Multitaskers have lost the ability to do deep work.

In other words, multitaskers have lost the ability to do deep work. The way back to deep work takes time and commitment. As Nass explains, “When we try to revert our brains back, our brains are plastic but they’re not elastic. They don’t just snap back into shape.”
In a Microsoft study on shrinking attention spans — “the amount of concentrated time on a task without becoming distracted”—Microsoft CEO Satya Nadella observed that an important trait for success was becoming rarer: “The true scarce commodity of the future will be human attention.”

Stop making excuses.

Are you blaming your circumstances — for example, a demanding boss — for your choice to not engage in deep work? Are you keeping your eye on a future prize — for example, a promotion or a salary increase — rather than making the day-to-day choice to engage in deep work? Are you reading this article and thinking, “Easy for Newport to say, but he doesn’t know my world?”

How you choose to spend your time today may be crowding out the uninterrupted time necessary for you to do deep work.

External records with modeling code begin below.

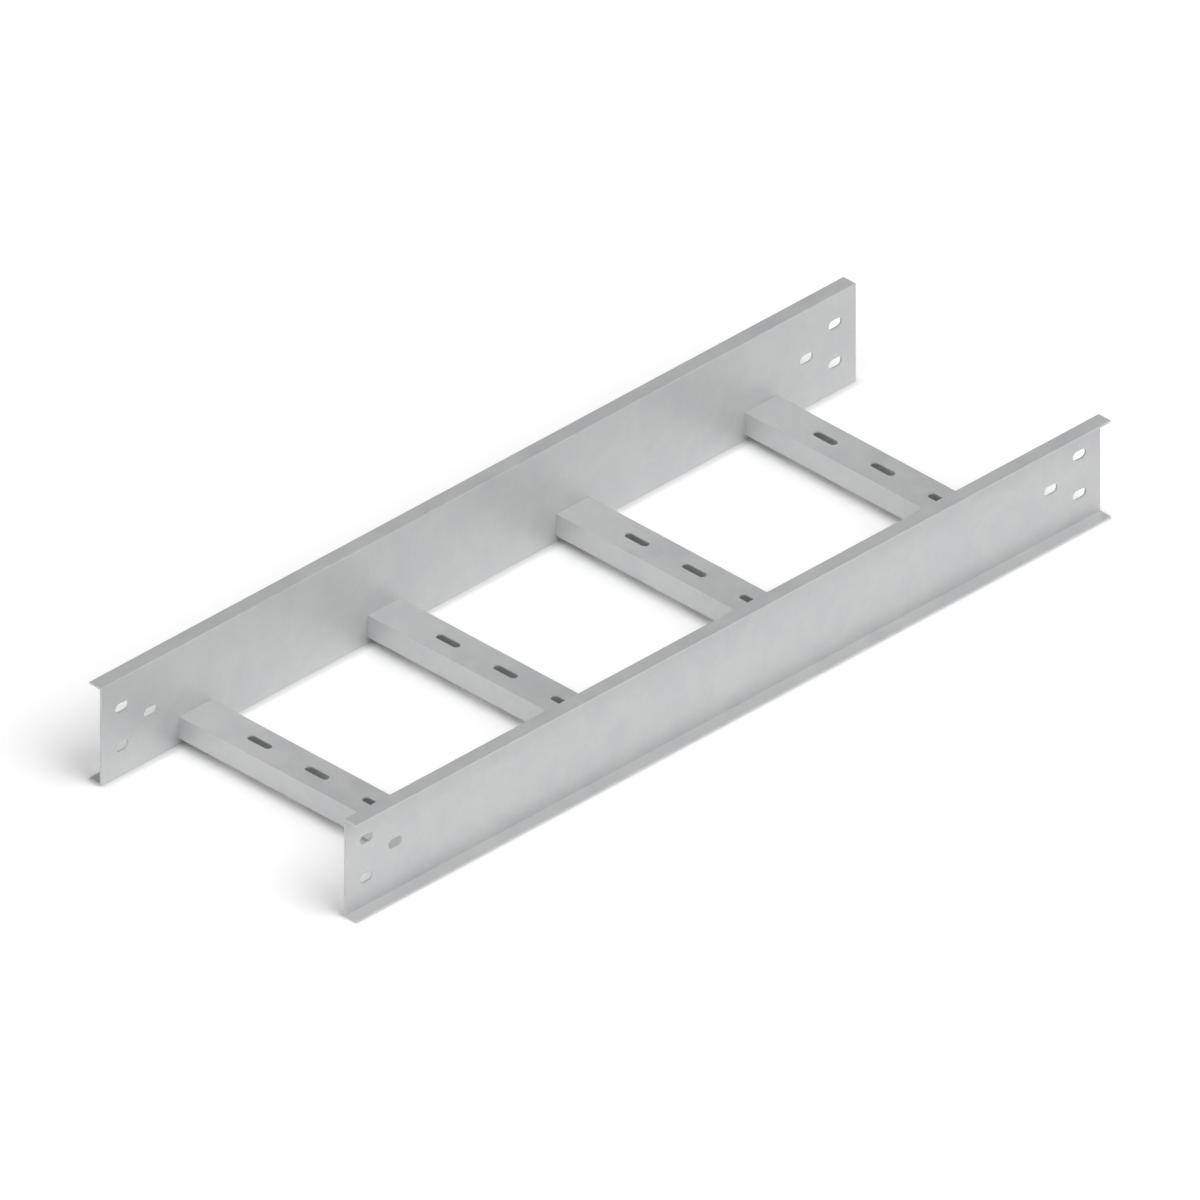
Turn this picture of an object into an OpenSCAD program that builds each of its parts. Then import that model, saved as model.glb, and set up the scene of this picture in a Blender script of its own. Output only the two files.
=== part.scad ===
// Cable ladder section: two side rails folded from sheet, flanges outwards and
// ends slotted for couplers, with four slotted channel rungs welded between their webs.
// The origin is at the middle of the footprint, X runs along the ladder and
// the lower flanges rest on z = 0.

/* [Ladder] */
// Length of the section
ladder_length = 920; // [860:10:3000]
// Clear width between the webs of the side rails
inside_width = 296; // [200:2:900]
// Distance between neighbouring rungs, centre to centre
rung_pitch = 230; // [100:5:240]

/* [Side rails] */
// Height of a rail
rail_height = 100; // [75:1:150]
// Width of a flange, from the inner face of the web to the tip
rail_flange = 15; // [10:0.5:30]
// Thickness of the rail's sheet
rail_sheet = 2; // [1:0.1:3]
// Radius on the inside of the folds between web and flanges
rail_fold_inside = 0.2; // [0.2:0.1:2]
// Radius on the outside of those folds
rail_fold_outside = 0.5; // [0.4:0.1:3]

/* [Coupler slots] */
// Width of a slot
coupler_slot_width = 9; // [6:0.5:12]
// Length of a slot, end to end, along the rail
coupler_slot_length = 16; // [14:0.5:22]
// Distance from the rail's end to the centres of the outer pair of slots
coupler_pair_edge = 25; // [15:1:35]
// Distance between the two slots of the outer pair, centre to centre
coupler_pair_spacing = 40; // [30:1:50]
// Distance from the rail's end to the centre of the single inner slot
coupler_single_edge = 60; // [50:1:70]

/* [Rungs] */
// Width of a rung along the ladder
rung_width = 40; // [35:0.5:60]
// Height of a rung
rung_height = 22.5; // [16:0.1:40]
// Height of a rung's underside above the foot of the rails
rung_lift = 6; // [4:0.1:20]
// Thickness of a rung's sheet
rung_sheet = 1.5; // [1:0.1:2.5]
// Radius on the inside of a rung's folds
rung_fold_inside = 0.2; // [0.2:0.1:2]
// Radius on the outside of a rung's folds
rung_fold_outside = 0.5; // [0.4:0.1:3]

/* [Rung slots] */
// Width of a slot
rung_slot_width = 8; // [5:0.5:12]
// Length of a slot, end to end, across the ladder
rung_slot_length = 27; // [14:0.5:45]
// Distance between neighbouring slots, centre to centre
rung_slot_pitch = 70; // [50:1:80]

/* [Hidden] */
$fn = 48;
// Overshoot of a cutter past the faces that it opens
overshoot = 1;
// Slots on each rung, and rungs on the ladder
rung_slot_count = 3;
rung_count = 4;
// Galvanised steel
rail_colour = [0.76, 0.77, 0.78];
rung_colour = [0.72, 0.73, 0.75];

// Rectangle with its lower left corner at the origin and all corners rounded
module rounded_rect(width, height, radius) {
    translate([radius, 0])
        square([width - 2 * radius, height]);
    translate([0, radius])
        square([width, height - 2 * radius]);
    for (x = [radius, width - radius], y = [radius, height - radius])
        translate([x, y])
            circle(r = radius);
}

// Section of a square tube folded from sheet, its corners at their own radii
module tube_section(width, height, sheet, outside, inside) {
    difference() {
        rounded_rect(width, height, outside);
        translate([sheet, sheet])
            rounded_rect(width - 2 * sheet, height - 2 * sheet, inside);
    }
}

// Slot with round ends, centred, its length along X
module slot(length, width) {
    square([length - width, width], center = true);
    for (side = [-1, 1])
        translate([side * (length - width) / 2, 0])
            circle(d = width);
}

// Open C: one half of a tube that is two flanges wide, web on the left
module rail_section() {
    intersection() {
        tube_section(2 * rail_flange, rail_height, rail_sheet, rail_fold_outside, rail_fold_inside);
        square([rail_flange, rail_height]);
    }
}

// The three slots of one rail end, standing on the XZ plane as cutters along Y
module coupler_cuts() {
    for (side = [-1, 1])
        translate([ladder_length / 2 - coupler_pair_edge, 0, side * coupler_pair_spacing / 2])
            coupler_cut();
    translate([ladder_length / 2 - coupler_single_edge, 0, 0])
        coupler_cut();
}

module coupler_cut() {
    rotate([90, 0, 0])
        linear_extrude(height = 2 * (rail_sheet + overshoot), center = true)
            slot(coupler_slot_length, coupler_slot_width);
}

// Rail with the inner face of its web on y = 0 and its flanges towards +Y
module rail() {
    color(rail_colour)
        difference() {
            rotate([90, 0, 90])
                linear_extrude(height = ladder_length, center = true)
                    rail_section();
            for (end = [0, 1])
                mirror([end, 0, 0])
                    translate([0, 0, rail_height / 2])
                        coupler_cuts();
        }
}

// Channel open at the bottom: the upper half of a tube, centred on x = 0
module rung_section() {
    translate([-rung_width / 2, 0])
        intersection() {
            translate([0, -rung_height])
                tube_section(rung_width, 2 * rung_height, rung_sheet, rung_fold_outside, rung_fold_inside);
            square([rung_width, rung_height]);
        }
}

// Row of slots across the ladder, through the top of a rung
module rung_cuts() {
    for (i = [0 : rung_slot_count - 1])
        translate([0, (i - (rung_slot_count - 1) / 2) * rung_slot_pitch, rung_height])
            rotate([0, 0, 90])
                linear_extrude(height = 2 * (rung_sheet + overshoot), center = true)
                    slot(rung_slot_length, rung_slot_width);
}

// Rung number i, counted from the left end, its ends on the webs of both rails
module rung(i) {
    color(rung_colour)
        translate([(i - (rung_count + 1) / 2) * rung_pitch, 0, rung_lift])
            difference() {
                rotate([90, 0, 0])
                    linear_extrude(height = inside_width, center = true)
                        rung_section();
                rung_cuts();
            }
}

module side_rail_left() {
    translate([0, inside_width / 2, 0])
        rail();
}

module side_rail_right() {
    mirror([0, 1, 0])
        side_rail_left();
}

side_rail_left();
side_rail_right();
rung(1);  // rung_1
rung(2);  // rung_2
rung(3);  // rung_3
rung(4);  // rung_4
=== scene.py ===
import math

import bmesh
import bpy
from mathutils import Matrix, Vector


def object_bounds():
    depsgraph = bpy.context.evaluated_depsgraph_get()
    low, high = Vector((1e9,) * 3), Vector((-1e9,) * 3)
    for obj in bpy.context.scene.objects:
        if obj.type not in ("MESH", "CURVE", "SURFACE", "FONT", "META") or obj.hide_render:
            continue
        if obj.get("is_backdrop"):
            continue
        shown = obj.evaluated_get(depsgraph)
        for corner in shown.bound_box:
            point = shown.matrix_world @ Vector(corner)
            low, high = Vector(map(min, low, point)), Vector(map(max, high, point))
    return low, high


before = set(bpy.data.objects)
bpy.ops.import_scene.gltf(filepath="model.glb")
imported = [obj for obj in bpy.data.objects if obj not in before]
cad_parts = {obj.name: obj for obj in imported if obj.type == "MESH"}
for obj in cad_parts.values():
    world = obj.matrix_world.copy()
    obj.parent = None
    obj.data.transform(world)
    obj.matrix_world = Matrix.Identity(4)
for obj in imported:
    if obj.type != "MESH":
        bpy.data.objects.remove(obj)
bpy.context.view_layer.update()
print("cable ladder: frame loaded")


class Wire:
    # one output of a node; arithmetic on it adds Math nodes behind it
    def __init__(self, socket):
        self.socket = socket

    def combine(self, operation, left, right):
        tree = Tree(self.socket.id_data)
        return tree.node("ShaderNodeMath", {"operation": operation}, {0: left, 1: right})["Value"]

    def __add__(self, other):
        return self.combine("ADD", self, other)

    def __radd__(self, other):
        return self.combine("ADD", other, self)

    def __sub__(self, other):
        return self.combine("SUBTRACT", self, other)

    def __rsub__(self, other):
        return self.combine("SUBTRACT", other, self)

    def __mul__(self, other):
        return self.combine("MULTIPLY", self, other)

    def __rmul__(self, other):
        return self.combine("MULTIPLY", other, self)

    def __pow__(self, other):
        return self.combine("POWER", self, other)

    def __rpow__(self, other):
        return self.combine("POWER", other, self)


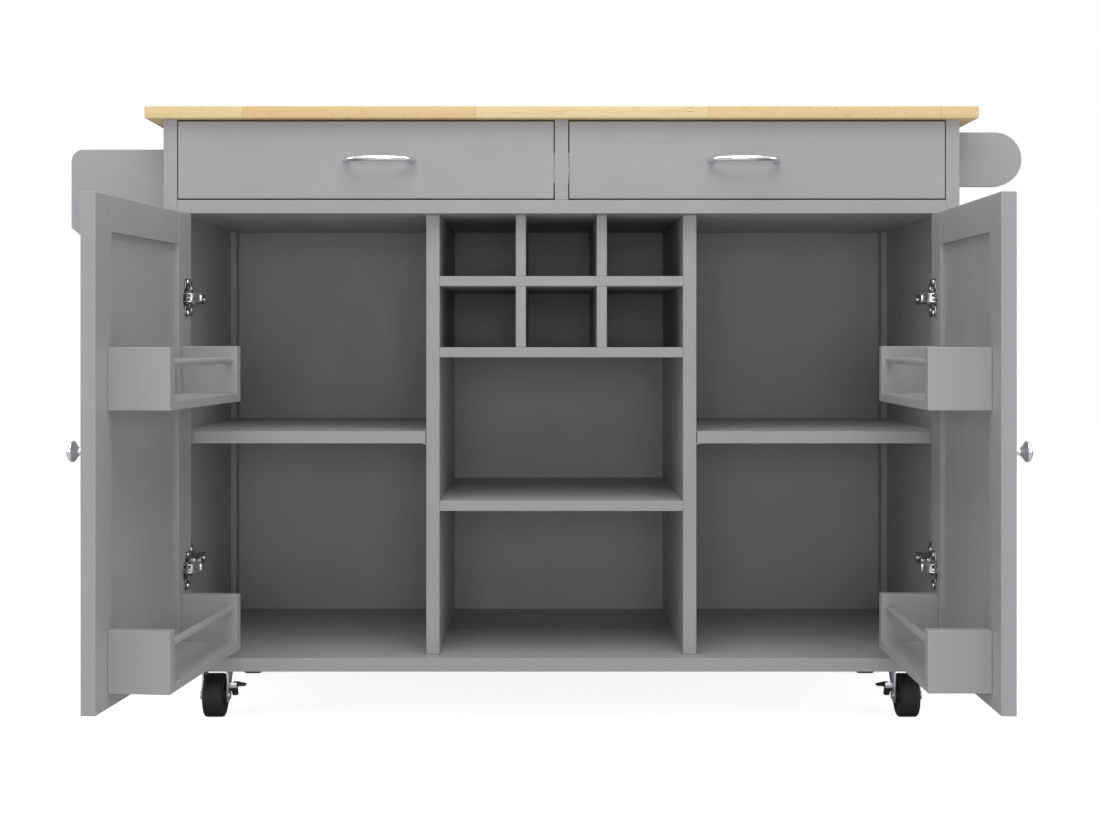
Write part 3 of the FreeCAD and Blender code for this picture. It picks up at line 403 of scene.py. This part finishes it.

In her book Rapt: Attention and the Focused Life, Winifred Gallagher offers this guidance: “Who you are, what you think, feel, and do, what you love — is the sum of what you focus on.” What are you focused on today? How much of your day is spent on emails, meetings, or social media? How you choose to spend your time today may be crowding out the uninterrupted time necessary for you to do deep work.
To make deep work the core of your working life, Newport suggests keeping a scoreboard:

It seems like a simple thing, but without it, it’s so easy to go through a week and just say, “Well, I was busy and I think I did some deep work in there.” Once you start keeping score, you look at it and say, “I did one hour out of a 40-hour week? I’m embarrassed.” A compelling scoreboard drives you to action.

One caveat: a scoreboard only drives us into action if we stop blaming, take a hard look at the consequences of our choices, and decide there is a better way. If we can honestly say, “My choices have left something to be desired, and now I am ready to make different ones,” then we are at the bus stop for real change.